Apa yang membuatmu bertahan hidup sampai saat ini? Agaknya kalimat tersebut bisa menjadi titik rasionalitas pada tulisan ini. Sebagai manusia biasa, sebetulnya agak aneh ketika kita tidak memiliki arah akan pergi dan jalan kembali. Bukankah setiap bangun tidur kita selalu membayangkan apa saja yang akan kita lakukan di hari itu?
Tujuan tidak semata-mata dirangkai menjadi satu kesatuan harapan setiap individu. Kehidupan yang berjalan sampai saat ini adalah korelasi antara kerja keras, takdir, harapan yang dimiliki setiap individu. Roda yang menggerakan manusia untuk bekerja keras adalah keinginan untuk berhasil. Berhasil untuk apa? Berhasil mewujudkan keinginannya yang sesuai dengan harapan.
Menapaki usia seperempat abad menjadikan saya sering bergelut dengan pertanyaan "Tujuan hidupmu apa?". Bersyukurlah bagi individu yang juga sedang berada di usia seperempat abad ini dan telah memiliki tujuan hidup. Namun jumlah ini tidak sedikit dibandingkan individu yang tidak memiliki tujuan khusus untuk menjalani hidup.
Bagi sebagian individu, tujuan hidup adalah hal yang sangat penting. Glorifikasi atas cita-cita sedari kecil, misalnya dokter, pilot, dan polisi terkadang melekat sampai dewasa. Harapan ini pun sebetulnya mengambang, ada yang memiliki keuntungan untuk mewujudkannya, ada pula yang harus menyerahkan mimpi tersebut akibat kenyataan hidup lain.
Ketika kecil, para orang tua akan sangat memanjakan anak-anaknya untuk bermimpi setinggi mungkin. Orang tua ini mungkin tidak sadar, bahwa selagi mereka membuka harapan bagi anak-anaknya, baiknya mereka juga harus mempersiapkan anak mereka apabila mimpi-mimpi tersebut gagal di tengah jalan. Orang tua sebaiknya harus memberikan pengertian dan nasihat yang kompleks tentang akibat bagi anak-anaknya kelak ketika mimpi yang diagungkan sewaktu kecil harus tertampar dengan kenyataan hidup lain.
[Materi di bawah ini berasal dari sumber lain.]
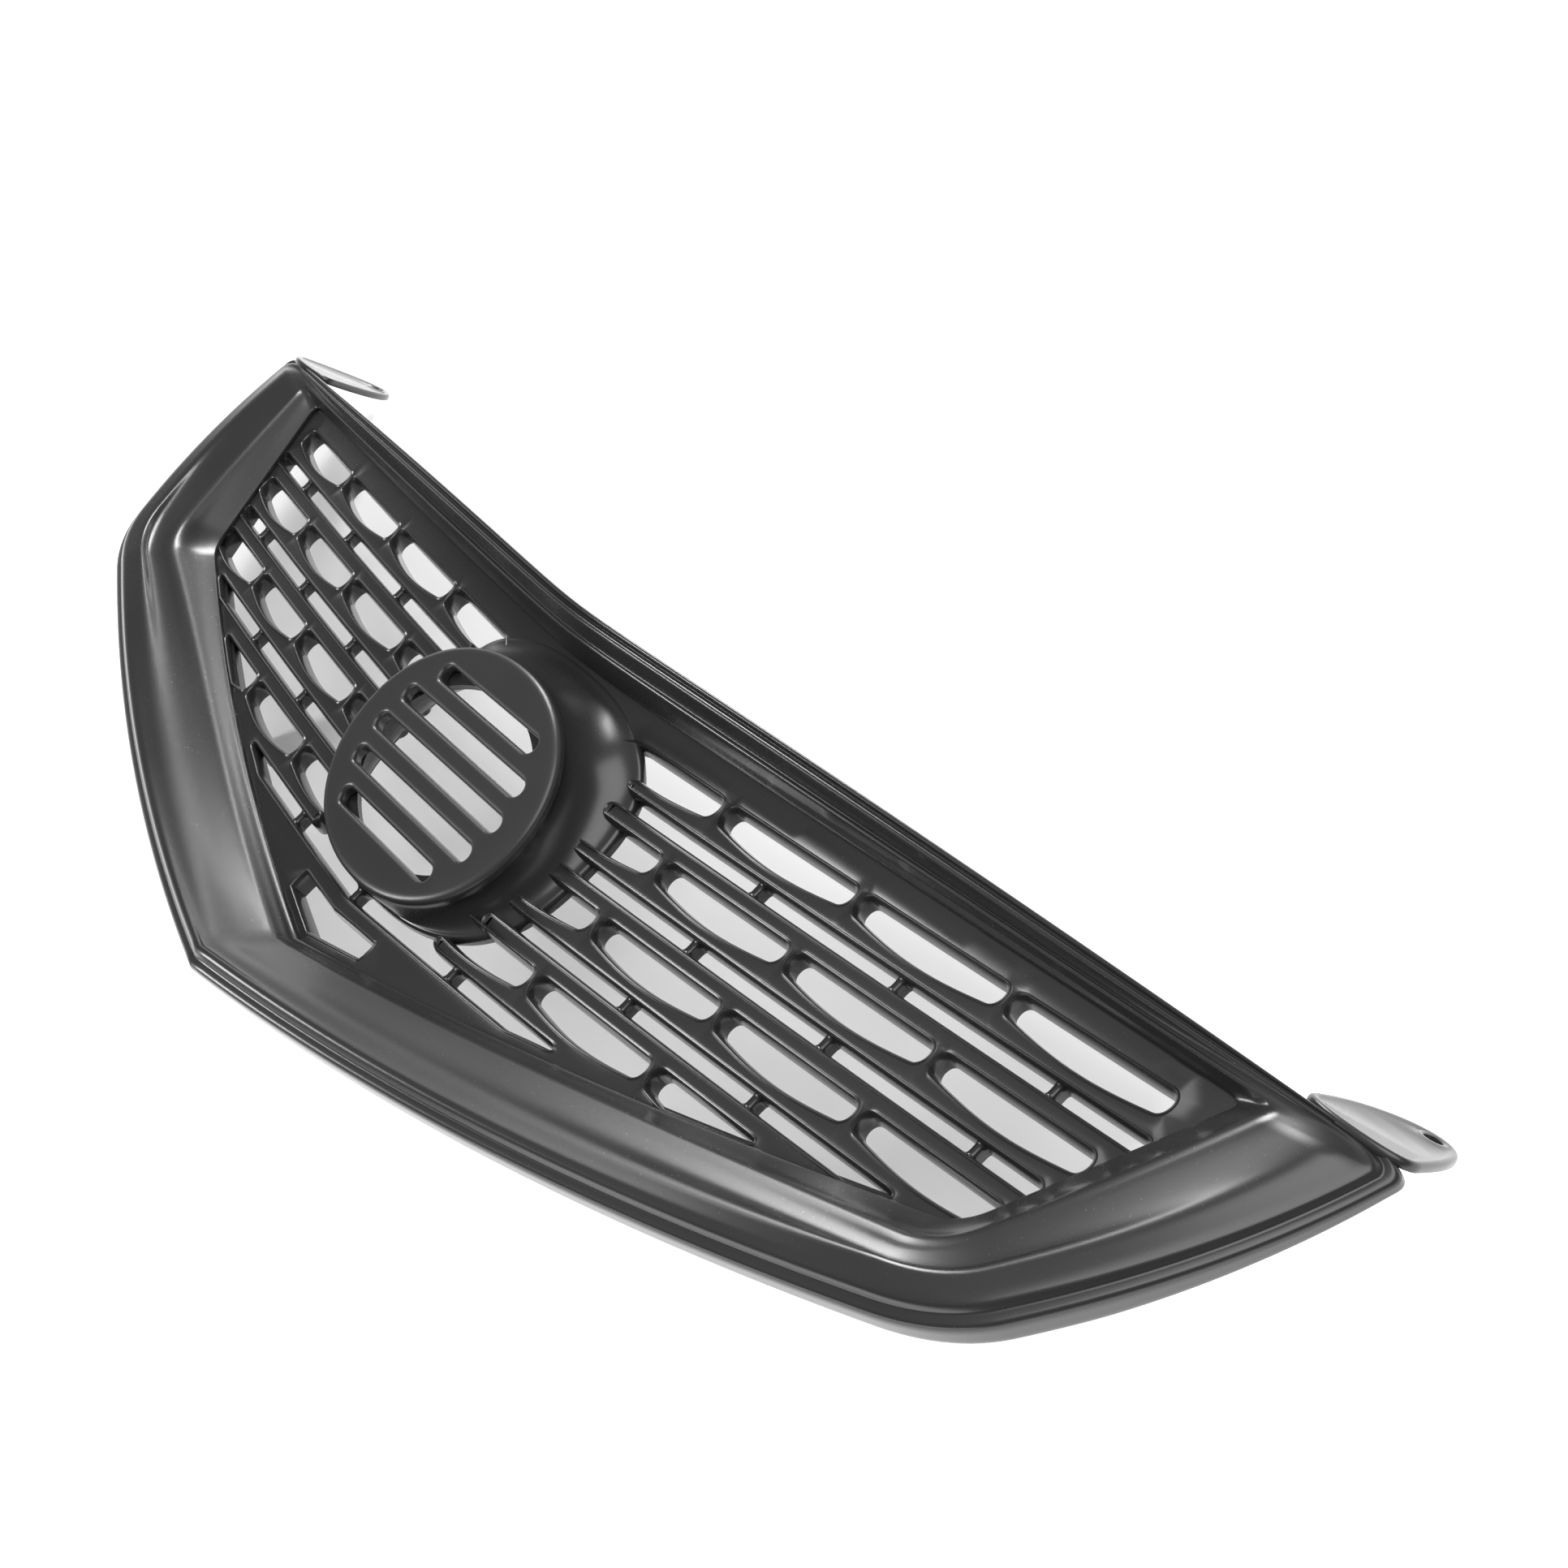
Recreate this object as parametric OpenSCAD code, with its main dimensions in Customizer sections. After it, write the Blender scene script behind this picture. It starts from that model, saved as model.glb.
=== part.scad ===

Sepele, namun itulah yang menjadi titik awal bagaimana anak-anak harus memiliki pemahaman tentang melepaskan sesuatu yang diimpikan sejak lama. Karena banyak kasus yang terjadi bahwa ketika individu mencapai usia dewasa dan mimpi kecilnya tidak terwujud, maka dunianya terasa hancur dan tidak berarti lagi. Individu yang gagal atas mimpinya cenderung akan menyalahkan takdir dan dirinya sendiri. Alhasil ia akan kebingungan untuk menata tujuan hidupnya kembali.
Ini pun yang terjadi pada saya. Ketika mimpi yang telah saya rakit sedemikian rupa dari A-Z ternyata harus dipendam karena takdir berkata lain. Saya tidak sadar bahwa rencana jika tidak ada keluasan ridha Tuhan maka akan menjadi bubur yang tidak akan bisa menjadi nasi kembali. Pada titik ini, saya hancur. Saya merasa tidak memiliki tujuan lain untuk hidup karena memang mimpi itulah tujuan hidup saya. Namun keterpurukan ini justru membuat saya berpikir ulang tentang tujuan hidup.
Tujuan hidup ini sebetulnya berbanding lurus dengan tingkat idealisme kita. Semakin tinggi idealisme dalam diri kita, maka tujuan hidupnya akan semakin tinggi pula. Namun ada saatnya di mana idealisme ini harus tunduk pada realita kehidupan yang tidak selalu ideal. Ketika idealisme runtuh, maka tujuan hidup akan runtuh pula. Sulit bagi individu-individu yang tidak memiliki self-esteem untuk menata hidupnya kembali. Karena tujuan hidupnya adalah titik penopang mengapa ia bekerja keras selama ini.
Saya sempat hilang akal tentang apa yang harus saya benahi terlebih dahulu ketika tujuan hidup saya musnah. Kegamangan antara membenahi idealisme saya yang harus diturunkan ataukah tujuan hidup yang harus diubah. Poin yang pertama itu sungguh sulit, karena kepribadian ini sudah dibangun sejak kecil. Poin kedualah yang sepertinya dapat dirakit kembali meski korelasinya sangat erat dengan idealisme saya.